Un couple d’éleveurs non-voyants dénonce le manque de soutien du gouvernement
Un couple d’éleveurs non-voyants dénonce le manque de soutien du gouvernement à l’égard des personnes dans leur situation pour se sortir de cette crise quand tout se règle à partir d’internet.
«On tente d’avoir de l’aide, mais ce n’est pas évident, et quand on pose des questions, on se fait dire que les réponses se trouvent sur internet», déplore Daniel Bonin, copropriétaire de la ferme À la canne blanche, située à Stukely-Sud, en Estrie. L’entreprise se spécialise dans l’élevage de canes.

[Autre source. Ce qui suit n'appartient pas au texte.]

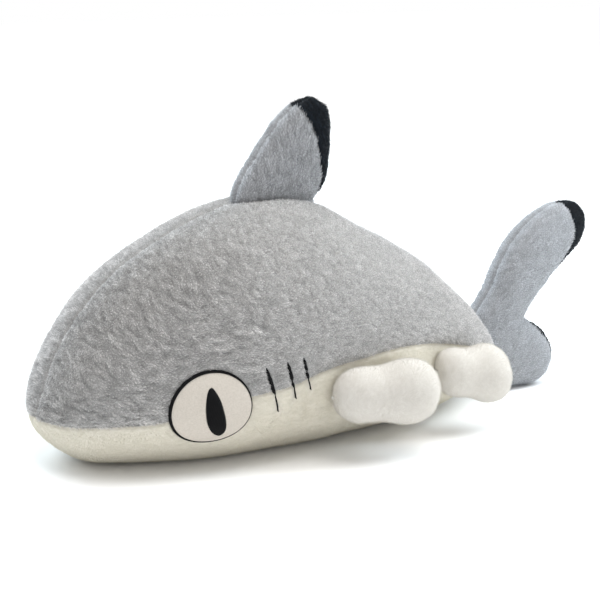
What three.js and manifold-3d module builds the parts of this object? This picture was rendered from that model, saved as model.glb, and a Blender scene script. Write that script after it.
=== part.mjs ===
// Plush shark: a stuffed toy sewn from pile fabric, lying on its flat belly.
// Millimetres, +Z up, nose towards -X, tail towards +X, left flank towards -Y.
// The shark is drawn with x measured from the tip of the nose and then shifted,
// so that the origin is under the middle of the whole toy, on the floor.

import * as THREE from 'three';
import { LoftGeometry } from 'three/addons/geometries/LoftGeometry.js';
import { mergeVertices } from 'three/addons/utils/BufferGeometryUtils.js';
import Module from 'manifold-3d';

const wasm = await Module();
wasm.setup();

// ---------------------------------------------------------------- dimensions
const TOTAL_LENGTH = 480;      // nose to the tip of the upper tail lobe
const BODY_LENGTH = 380;       // nose to the end of the stuffed body
const SKIN = 4;                // thickness of the cover, pile included
const GAP = 0.3;               // air between pieces that touch
const SEAM = 0.3;              // slit between two panels along a seam
const FILL_GAP = 1.1;           // between a cover and the stuffing inside it

const BODY_RINGS = 18;
const RING_POINTS = 20;

// Shape of the stuffed body at stations along its length. "under" is the
// lowest point of the round section: where it is below 0 the belly is
// pressed flat on the floor there.
const BODY_STATIONS = [
	{ x: 0, half: 0, top: 35, under: 35, waist: 35 },
	{ x: 5, half: 23, top: 49, under: 23, waist: 37 },
	{ x: 17, half: 44, top: 80, under: 11, waist: 42 },
	{ x: 33, half: 58, top: 103, under: 2, waist: 46 },
	{ x: 60, half: 73, top: 129, under: -2, waist: 50 },
	{ x: 113, half: 87.5, top: 158.5, under: -8, waist: 56 },
	{ x: 157, half: 91.5, top: 172, under: -8, waist: 60 },
	{ x: 200, half: 92, top: 172.5, under: -8, waist: 60 },
	{ x: 250, half: 86, top: 150, under: -5.5, waist: 58 },
	{ x: 300, half: 73, top: 121, under: -2, waist: 55 },
	{ x: 340, half: 52, top: 87, under: 6, waist: 50 },
	{ x: 365, half: 31, top: 60, under: 17, waist: 44 },
	{ x: 380, half: 0, top: 36, under: 36, waist: 36 },
];

// Seam between the grey back and the white belly, seen from the side: [x, z].
const BELLY_SEAM = [
	[ -10, 34.5 ], [ 0, 35 ], [ 36, 38 ], [ 69, 42 ], [ 122, 54 ], [ 156, 59 ],
	[ 187, 67 ], [ 237, 72.5 ], [ 275, 70 ], [ 310, 62 ], [ 345, 50 ], [ 390, 35 ],
];

const EYE = { x: 96.5, z: 48, wide: 55, tall: 52, azimuth: 24, dip: 14, proud: 2.4 };
const EYE_LINE = 1.3;           // width of the black edge at its widest
const PUPIL = { height: 36.5, width: 13.2, lean: 3, proud: 1, x: 2.3, z: -1.5 };

const GILLS = [
	{ top: [ 134, 73 ], bottom: [ 143.5, 41 ] },
	{ top: [ 150, 75 ], bottom: [ 156, 49 ] },
	{ top: [ 162, 77 ], bottom: [ 167, 54 ] },
];
const GILL_WIDTH = 3.4;
const GILL_PROUD = 1;

const CLOSING_STITCHES = { count: 6, firstX: 324, pitch: 5.5, length: 7, width: 1.4, proud: 0.8 };

// Dorsal fin: leading edge, trailing edge and half thickness, from base to tip.
const DORSAL = {
	front: [ [ 150, 150 ], [ 155, 171 ], [ 165, 190 ], [ 177, 207 ], [ 189, 223 ], [ 203, 236 ], [ 217, 244 ] ],
	rear: [ [ 216, 150 ], [ 220, 169 ], [ 229, 185 ], [ 231, 203 ], [ 232, 219 ], [ 231.5, 234 ], [ 221, 244 ] ],
	half: [ 14, 15, 16, 15.5, 14, 11, 2.5 ],
};
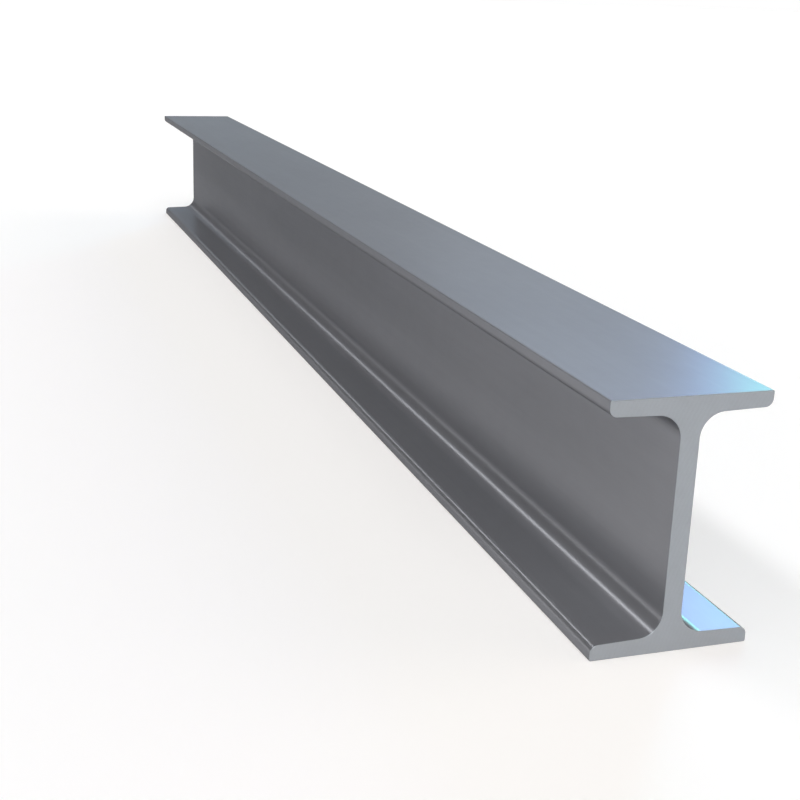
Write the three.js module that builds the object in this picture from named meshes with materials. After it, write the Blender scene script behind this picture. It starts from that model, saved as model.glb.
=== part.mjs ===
// Steel I-beam: one hot-rolled length of I section, sawn square at both ends.
//
// Millimetres, +Z up. The beam stands on its bottom flange and runs along Y. The origin is on the
// underside of the bottom flange, at the middle of the length and of the width.
//
// The section is the rolled kind: the outer faces of the flanges are flat and parallel, their inner
// faces fall away slightly from the web to the toes, the web meets the flanges in root fillets, the
// inner edge of each toe is rounded, and the outer edge is nearly sharp.
import * as THREE from "three";

// Driving dimensions of the section
const sectionHeight = 200; // over the outer faces of both flanges
const flangeWidth = 131; // from toe to toe
const webThickness = 15.5;
const toeThickness = 12.4; // of the flange at its toes, as if they were square
const innerFaceSlope = 0.027; // how much thicker the flange gets for each millimetre towards the web
const rootRadius = 19.3; // fillet between the web and a flange
const toeRadius = 6.3; // inner edge of a toe
const outerEdgeRadius = 1.2; // outer edge of a toe

// Driving dimensions of the length
const beamLength = 2012; // over both sawn ends
const endChamfer = 0.4; // the deburred edge round each sawn end

// Straight steps that stand for each round
const rootSteps = 24;
const toeSteps = 10;
const outerEdgeSteps = 5;

// One round of the section: points from one angle to the other about a centre, both ends included.
function roundPoints(centreX, centreZ, radius, fromAngle, toAngle, steps) {
  const points = [];
  for (let i = 0; i <= steps; i++) {
    const angle = THREE.MathUtils.lerp(fromAngle, toAngle, i / steps);
    points.push(
      new THREE.Vector2(
        centreX + radius * Math.cos(angle),
        centreZ + radius * Math.sin(angle),
      ),
    );
  }
  return points;
}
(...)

Atteint de glaucome congénital, l’homme de 55 ans a perdu la vue à 20 ans. Quant à sa conjointe, Maryse Sauvé, aussi propriétaire de la compagnie, elle souffre de dystrophie des cônes et des bâtonnets, ce qui rend sa vision «pas très bonne». Les médecins lui ont dit qu’elle perdrait totalement la vue vers 50 ans. Elle en 45 aujourd’hui.
M. Bonin explique que le couple n’est pas admissible à la Prestation canadienne d’urgence en raison des faibles revenus de l’entreprise qui a vu le jour en avril 2018 et qui commençait enfin à avoir le vent dans les voiles quelques mois avant l’apparition de la COVID-19.
Tout ce qu’ils ont pu obtenir, c’est une suspension de quelques mois sur les intérêts de leur emprunt financier pour leur ferme.
«On n’aurait pas pu y arriver [au cours des derniers mois] et on n’aurait pas été capables de manger si on n’avait pas eu ce moratoire», confie-t-il calmement.
«On n’a absolument rien pour nous aider et on ne veut pas s’endetter en cette période», ajoute-t-il.
Parmi les solutions que le couple a dû trouver pour s'adapter à la situation actuelle, notons la mise sur pied d’un système de facturation qui se fait grâce à une commande vocale.
300 canes
Depuis avril, le couple attend impatiemment l’arrivée d’un peu plus de 300 canes en provenance de la Californie, ce qui ferait monter l’élevage à près de 600 et permettrait d’assurer une certaine stabilité financière.
Or, seule la compagnie Air Canada est équipée pour assurer ce transport, mais la plupart de leurs avions sont cloués au sol en raison de la pandémie.
«Ça nous empêche d’aller chercher de nouveaux clients, et c’est insécurisant, car ces nouvelles canes représentent une partie de notre production d’automne», se désole Maryse Sauvé.
Vies changées
Daniel Bonin est catégorique. La COVID-19 a complètement chamboulé sa vie et celle de sa conjointe. Ils ne sont sortis de chez eux qu’une seule fois depuis que le Québec a été mis sur pause.
«Le premier ministre dit qu’il ne faut pas oublier les personnes handicapées, mais cette crise a changé nos vies», soutient le quinquagénaire.
«Je dois toucher les objets afin de m’orienter, et c’est impossible pour moi de voir le sens des flèches qui se trouvent sur les planchers. Sans oublier que mon chien-guide ne connaît pas la distanciation sociale», dit-il sur une note plus légère en terminant l’entrevue.